Hmm...Its not too hard to see whether they share the same memory location. A reference equality test, ie stu1==stu2 will answer that. As for the hash, they will fall in the same bucket because they have the same hashcode.So, given that condition, when you try to retrieve the student, the equals method will be used to determine which Student is being looked for. Run the code below.

import java.util.HashSet;

class Student {
    //
    int id;

    Student(int id) {
        this.id = id;
    }

    @Override
    public int hashCode() {
        return id * 31;
    }

    public static void main(String[] args) {
        Student stu1 = new Student(1);
        Student stu2 = new Student(1);
        Student stu3 = stu1;
        HashSet<Student> hash = new HashSet<Student>();
        hash.add(stu1);
        hash.add(stu2);

        if(stu1==stu2){
            System.out.println("Stu1 and stu2 refer to the same 
location in memory...");
        }

        if(stu1==stu3){
            System.out.println("Stu1 and stu3 refer to the same 
location in memory...");
        }

    }

}

Answer 4

Object's Hashcode is not a physical memory location of the object located in heap. Its a digest of the data stored in an instance of the class into a single hash value (a 32-bit signed integer). (Source wiki )

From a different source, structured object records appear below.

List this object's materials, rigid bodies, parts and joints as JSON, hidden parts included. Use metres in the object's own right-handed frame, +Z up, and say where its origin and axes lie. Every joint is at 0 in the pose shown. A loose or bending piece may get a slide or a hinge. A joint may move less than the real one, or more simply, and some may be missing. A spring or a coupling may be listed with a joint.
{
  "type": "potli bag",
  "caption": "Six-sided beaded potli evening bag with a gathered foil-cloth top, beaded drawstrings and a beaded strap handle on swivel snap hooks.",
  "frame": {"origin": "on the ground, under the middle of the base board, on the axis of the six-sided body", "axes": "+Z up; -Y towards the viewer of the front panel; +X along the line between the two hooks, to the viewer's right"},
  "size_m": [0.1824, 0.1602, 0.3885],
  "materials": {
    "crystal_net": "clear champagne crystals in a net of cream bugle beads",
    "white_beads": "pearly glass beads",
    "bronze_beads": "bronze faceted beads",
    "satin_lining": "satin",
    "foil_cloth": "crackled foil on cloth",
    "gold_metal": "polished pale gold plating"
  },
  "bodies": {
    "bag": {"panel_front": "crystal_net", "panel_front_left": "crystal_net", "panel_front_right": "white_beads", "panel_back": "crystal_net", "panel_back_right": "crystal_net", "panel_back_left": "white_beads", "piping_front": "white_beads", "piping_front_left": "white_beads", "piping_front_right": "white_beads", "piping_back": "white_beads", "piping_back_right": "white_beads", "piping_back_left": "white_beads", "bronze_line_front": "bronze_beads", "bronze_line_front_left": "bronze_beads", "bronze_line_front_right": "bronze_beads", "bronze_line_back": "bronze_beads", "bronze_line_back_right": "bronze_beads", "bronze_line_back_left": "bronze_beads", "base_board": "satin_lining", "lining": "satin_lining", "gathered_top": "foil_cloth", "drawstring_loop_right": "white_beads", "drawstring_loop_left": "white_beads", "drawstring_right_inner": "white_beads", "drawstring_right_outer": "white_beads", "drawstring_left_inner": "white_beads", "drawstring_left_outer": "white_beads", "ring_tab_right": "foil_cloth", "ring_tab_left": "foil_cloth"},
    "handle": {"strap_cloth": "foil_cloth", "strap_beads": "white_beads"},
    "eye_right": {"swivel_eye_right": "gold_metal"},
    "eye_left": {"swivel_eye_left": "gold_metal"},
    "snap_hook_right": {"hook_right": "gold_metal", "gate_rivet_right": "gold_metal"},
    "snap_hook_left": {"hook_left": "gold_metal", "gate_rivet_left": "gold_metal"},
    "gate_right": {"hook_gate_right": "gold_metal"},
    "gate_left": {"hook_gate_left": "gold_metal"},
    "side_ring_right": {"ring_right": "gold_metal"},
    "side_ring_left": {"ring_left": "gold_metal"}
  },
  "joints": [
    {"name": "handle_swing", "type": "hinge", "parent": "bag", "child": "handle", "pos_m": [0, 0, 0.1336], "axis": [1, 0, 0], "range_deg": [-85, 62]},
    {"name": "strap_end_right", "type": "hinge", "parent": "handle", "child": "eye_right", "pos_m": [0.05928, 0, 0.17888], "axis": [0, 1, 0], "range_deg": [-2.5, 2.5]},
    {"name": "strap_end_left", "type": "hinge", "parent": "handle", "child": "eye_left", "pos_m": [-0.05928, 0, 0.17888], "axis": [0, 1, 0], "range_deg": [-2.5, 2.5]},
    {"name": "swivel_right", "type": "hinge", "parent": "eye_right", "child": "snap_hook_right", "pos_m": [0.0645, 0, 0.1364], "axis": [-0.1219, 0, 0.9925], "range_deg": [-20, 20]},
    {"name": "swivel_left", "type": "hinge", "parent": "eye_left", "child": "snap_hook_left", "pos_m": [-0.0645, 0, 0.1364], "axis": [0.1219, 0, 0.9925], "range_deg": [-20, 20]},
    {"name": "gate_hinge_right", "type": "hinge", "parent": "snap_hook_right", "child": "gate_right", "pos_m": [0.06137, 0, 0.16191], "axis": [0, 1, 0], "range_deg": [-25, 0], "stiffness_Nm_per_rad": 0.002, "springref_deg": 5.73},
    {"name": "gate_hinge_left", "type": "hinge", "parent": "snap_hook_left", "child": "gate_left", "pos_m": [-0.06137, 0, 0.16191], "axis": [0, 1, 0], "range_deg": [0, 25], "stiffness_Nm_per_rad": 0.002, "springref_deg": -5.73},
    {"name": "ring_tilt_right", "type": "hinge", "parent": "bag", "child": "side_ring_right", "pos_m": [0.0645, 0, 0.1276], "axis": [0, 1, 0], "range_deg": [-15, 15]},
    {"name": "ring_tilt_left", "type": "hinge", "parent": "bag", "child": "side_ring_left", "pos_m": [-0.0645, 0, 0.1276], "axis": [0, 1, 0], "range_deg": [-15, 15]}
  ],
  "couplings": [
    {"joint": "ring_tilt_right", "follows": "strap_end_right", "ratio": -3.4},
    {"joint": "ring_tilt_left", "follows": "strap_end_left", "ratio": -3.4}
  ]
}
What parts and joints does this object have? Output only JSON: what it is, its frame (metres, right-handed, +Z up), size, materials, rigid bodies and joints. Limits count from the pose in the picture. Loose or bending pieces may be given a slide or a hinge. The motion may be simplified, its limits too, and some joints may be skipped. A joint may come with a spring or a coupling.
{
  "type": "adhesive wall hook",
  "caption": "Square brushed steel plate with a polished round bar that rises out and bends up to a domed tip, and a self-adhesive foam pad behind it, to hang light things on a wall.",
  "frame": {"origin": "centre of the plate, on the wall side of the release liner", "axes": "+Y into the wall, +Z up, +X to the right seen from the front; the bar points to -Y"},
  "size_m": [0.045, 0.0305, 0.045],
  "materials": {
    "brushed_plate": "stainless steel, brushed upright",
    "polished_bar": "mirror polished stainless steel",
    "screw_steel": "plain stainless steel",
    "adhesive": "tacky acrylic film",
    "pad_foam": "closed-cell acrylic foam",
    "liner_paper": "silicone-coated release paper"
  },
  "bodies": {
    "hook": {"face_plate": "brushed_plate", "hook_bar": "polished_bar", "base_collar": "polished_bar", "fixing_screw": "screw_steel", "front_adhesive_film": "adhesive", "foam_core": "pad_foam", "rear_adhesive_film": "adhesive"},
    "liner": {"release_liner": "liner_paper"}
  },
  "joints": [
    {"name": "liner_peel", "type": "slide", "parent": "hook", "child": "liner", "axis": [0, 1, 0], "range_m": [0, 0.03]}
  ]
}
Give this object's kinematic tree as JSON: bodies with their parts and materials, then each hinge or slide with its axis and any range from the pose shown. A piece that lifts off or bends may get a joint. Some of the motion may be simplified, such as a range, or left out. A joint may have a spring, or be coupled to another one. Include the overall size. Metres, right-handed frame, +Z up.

But in case of hashing(HashSet, HashMap etc), we need to override hashcode and equals method

Yes, until and unless you're using your class instance as a key in any map implemented classes.

Now consider your given scenrio :

@override
int hashcode(){
  return id*31;
}

Nothing will happen but you end up adding different objects in to your map or set.

Important Contract :

There is a contract between object hashcode and equals method saying that, when you override equals you must override hascode() and vice versa inorder to uniformly distribute the object among the buckets.

Be Carefull !!

// The worst possible legal hash function - never use!

@Override 
public int hashCode() { 
return 42; 
}

(Source Effective Java)

It's very much legal because it ensures that equal objects have the same hash code. It's atrocious because it ensures that every object has the same hash code. Therefore, every object hashes to the same bucket, and hash tables degenerate to linked lists. Programs that should run in linear time instead run in quadratic time. For large hash tables, this is the difference between working and not working.

For your clarification :

Consider this, Bellow is my class and here I'm defining the contract between equals and hascode saying that two objects having same roll and name must be identical.

public class MyClass {
  private int roll;
  private String name;
  private String subject;

public MyClass(int roll, String name, String subject) {
    this.roll = roll;
    this.name = name;
    this.subject = subject;
}

@Override
public boolean equals(Object object) {
    boolean result = false;
    if (object == null || object.getClass() != getClass()) {
        result = false;
    } else {
        MyClass myclass = (MyClass) object;
        if (this.roll == myclass.getRoll()
                && this.name == myclass.getName()) {
            result = true;
        }
    }
    return result;
}

@Override
public int hashCode() {
    int hash = 17;
    hash = 31 * this.roll;
    hash = 31 * hash + this.name.hashCode();
    return hash;
}

public static void main(String args[]) {
    MyClass obj1 = new MyClass(1, "A", "Math");
    MyClass obj2 = new MyClass(1, "A", "Phy");
    MyClass obj3 = new MyClass(1, "B", "Chem");
    System.out.println("obj1.equals(obj2) : "+obj1.equals(obj2));  // true. As both the objects have the same roll & name
    System.out.println("obj1 == obj2 : "+(obj1 == obj2));   // false. because two are references of different instance.
    Set<MyClass> set = new HashSet<MyClass>();
    set.add(obj1);
    set.add(obj2);
    System.out.println("set :"+set.size()); // 1 object 
    for(MyClass cls:set){
    System.out.println(cls); //i.e [1 A Math]. It'll not replaced by the 2nd one.
    }
    Map<MyClass,String> map= new HashMap<MyClass,String>();
    map.put(obj1,"IN");
    map.put(obj2,"US");
    System.out.println("map :"+map.size());// 1 object

    for (Map.Entry<MyClass, String> entry : map.entrySet()){
        System.out.println(entry.getKey() + " : " + entry.getValue());   // [1 A Math : US]. here you may notice the key remains same but the value will be replaced.
    }

}

public int getRoll() {
    return roll;
}

public String getName() {
    return name;
}

public String getSubject() {
    return subject;
}
@Override
public String toString(){
    return ""+roll+" "+name+" "+subject;
}

}

Note: Whenever you're creating an object using new keyword, each time it'll create a different object in the heap no matter the contents in them are same or not.